Jenson Button: qualified 13th, finished 12th
Fernando Alonso: qualified 11th, finished 13th
After the optimism of a double-points finish for McLaren in Austin seven days ago, it was back to the anonymity of the Japanese Grand Prix earlier in October for the team in Mexico, with neither driver making Q3 nor finishing inside the top 10. Button was eight seconds up on Alonso after 71 laps and had the far quieter race, while the Spaniard had his now-customary rant over the radio to the team mid-race when he was asked to push, and was hampered by a slow pit stop on lap 48 when the left-rear tyre took an eternity to be changed.
Pascal Wehrlein: qualified 16th, did not finish
Esteban Ocon: qualified 20th, finished 21st
Wehrlein’s outstanding effort to make Q2 on Saturday for the fourth time this season counted for nought on Sunday when he got caught up with Gutierrez and Ericsson on lap one and became the first – and only – retirement of the race with broken suspension.

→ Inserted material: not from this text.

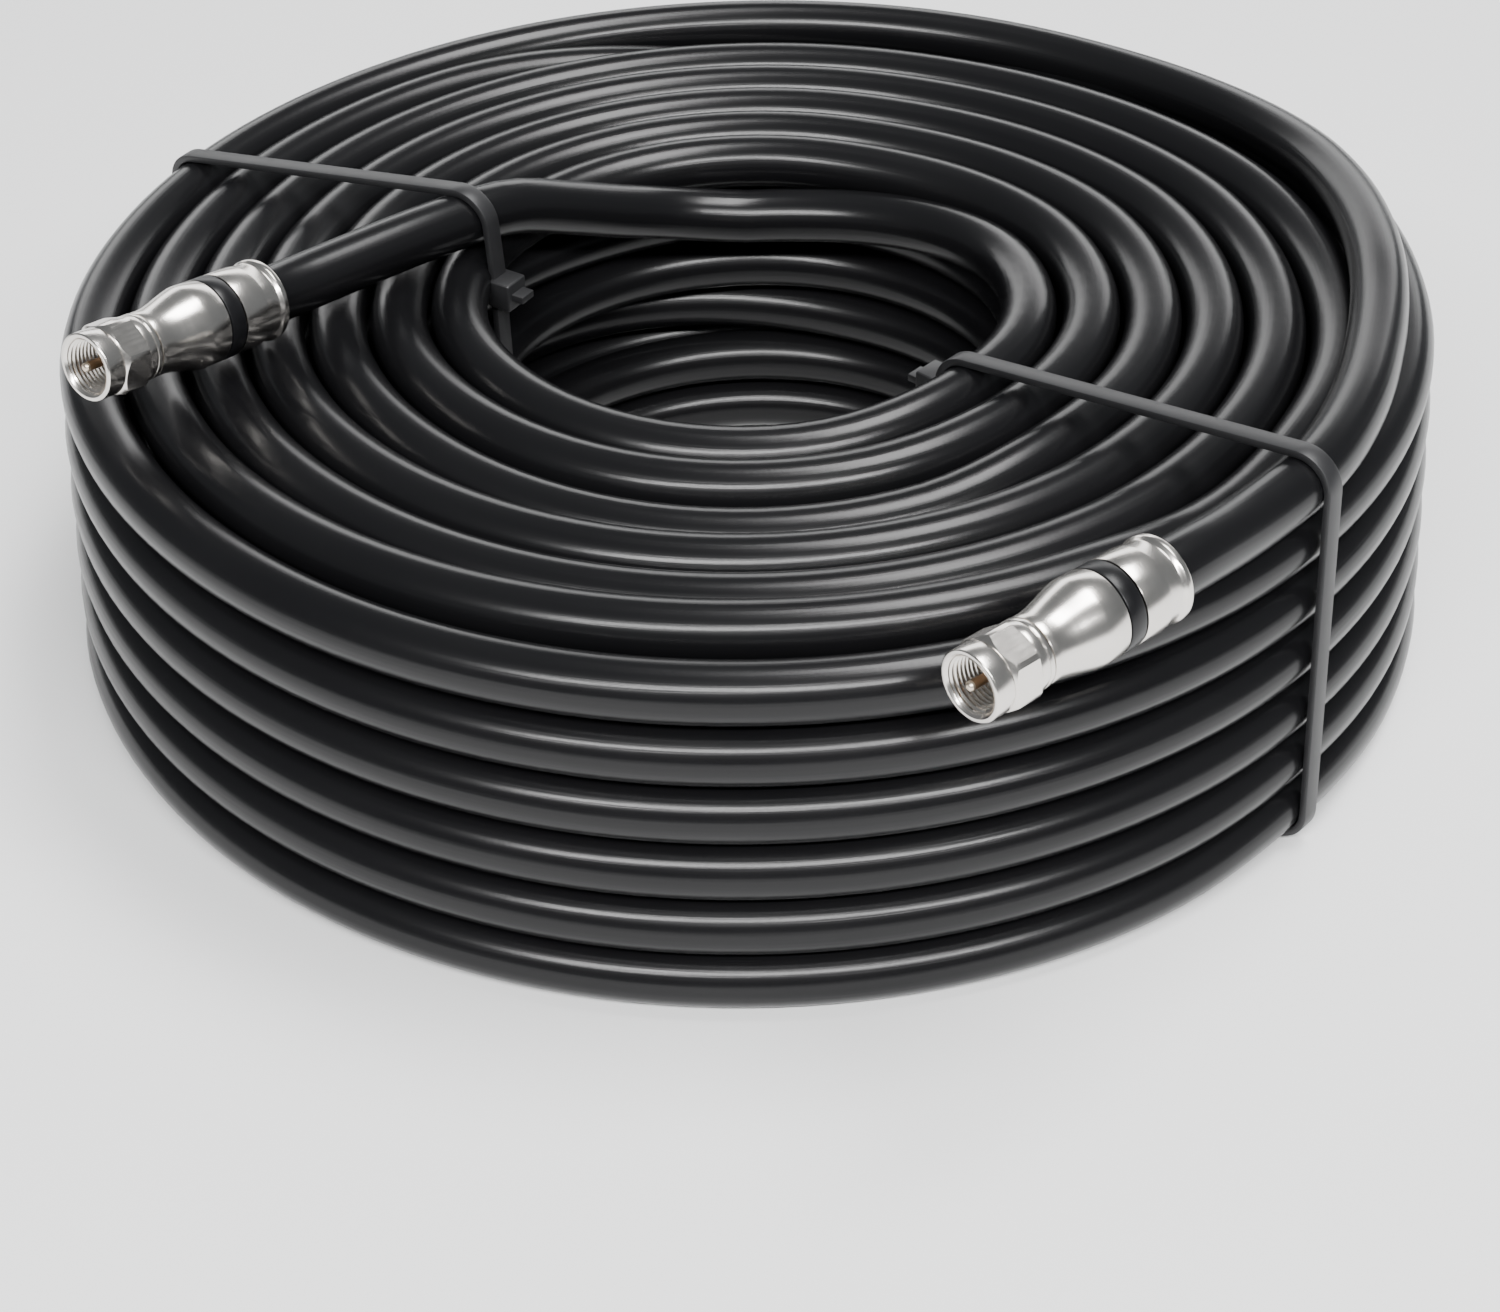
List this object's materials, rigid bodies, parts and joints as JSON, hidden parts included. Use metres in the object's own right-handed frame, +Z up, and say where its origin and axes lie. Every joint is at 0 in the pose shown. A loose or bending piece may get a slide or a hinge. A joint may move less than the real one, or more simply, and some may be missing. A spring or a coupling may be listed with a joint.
{
  "type": "coaxial cable coil",
  "caption": "Flat round coil of heavy black coaxial cable with a metal screw-on plug on each end, held by cable ties.",
  "frame": {"origin": "middle of the footprint on the floor that the coil lies on", "axes": "+Z up along the coil's axis, -Y towards the front, where plug B lies; +X to the right"},
  "size_m": [0.2578, 0.2686, 0.0855],
  "materials": {
    "jacket": "smooth black polyethylene jacket, satin",
    "nylon": "moulded black nylon, satin",
    "nickel": "turned brass with bright nickel plating",
    "colour_ring": "black moulded ring, satin",
    "insulator": "cream plastic, matt",
    "conductor": "copper-clad steel, drawn"
  },
  "bodies": {
    "coil": {"cable_coil": "jacket", "cable_end_a": "jacket", "cable_end_b": "jacket", "tie_left": "nylon", "tie_right": "nylon", "plug_body_a": "nickel", "centre_post_a": "nickel", "insulator_a": "insulator", "centre_conductor_a": "conductor", "colour_ring_a": "colour_ring", "compression_sleeve_a": "nickel", "plug_body_b": "nickel", "centre_post_b": "nickel", "insulator_b": "insulator", "centre_conductor_b": "conductor", "colour_ring_b": "colour_ring", "compression_sleeve_b": "nickel"},
    "nut_a": {"coupling_nut_a": "nickel"},
    "nut_b": {"coupling_nut_b": "nickel"}
  },
  "joints": [
    {"name": "nut_a_turn", "type": "hinge", "parent": "coil", "child": "nut_a", "pos_m": [-0.10926, -0.04969, 0.0797], "axis": [-0.5999, -0.7849, 0.155], "continuous": true},
    {"name": "nut_b_turn", "type": "hinge", "parent": "coil", "child": "nut_b", "pos_m": [0.03108, -0.12982, 0.07381], "axis": [-0.7581, -0.6521, 0.009], "continuous": true}
  ]
}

Teammate Ocon admitted to being down on confidence and struggling on the low-grip surface through practice and qualifying, and duly finished last and two laps down of the 21 cars who saw the chequered flag.
Romain Grosjean: qualified 20th, finished 20th
Esteban Gutierrez: qualified 17th, finished 19th
A horrible race for Haas. Grosjean battled understeer and oversteer and admitted he “never knew what I was going to get out there” as he laboured to 20th, while Gutierrez’s home race wasn’t a lot better as he clashed with Wehrlein and Ericsson at the first corner and finished nine seconds and a spot ahead of his teammate.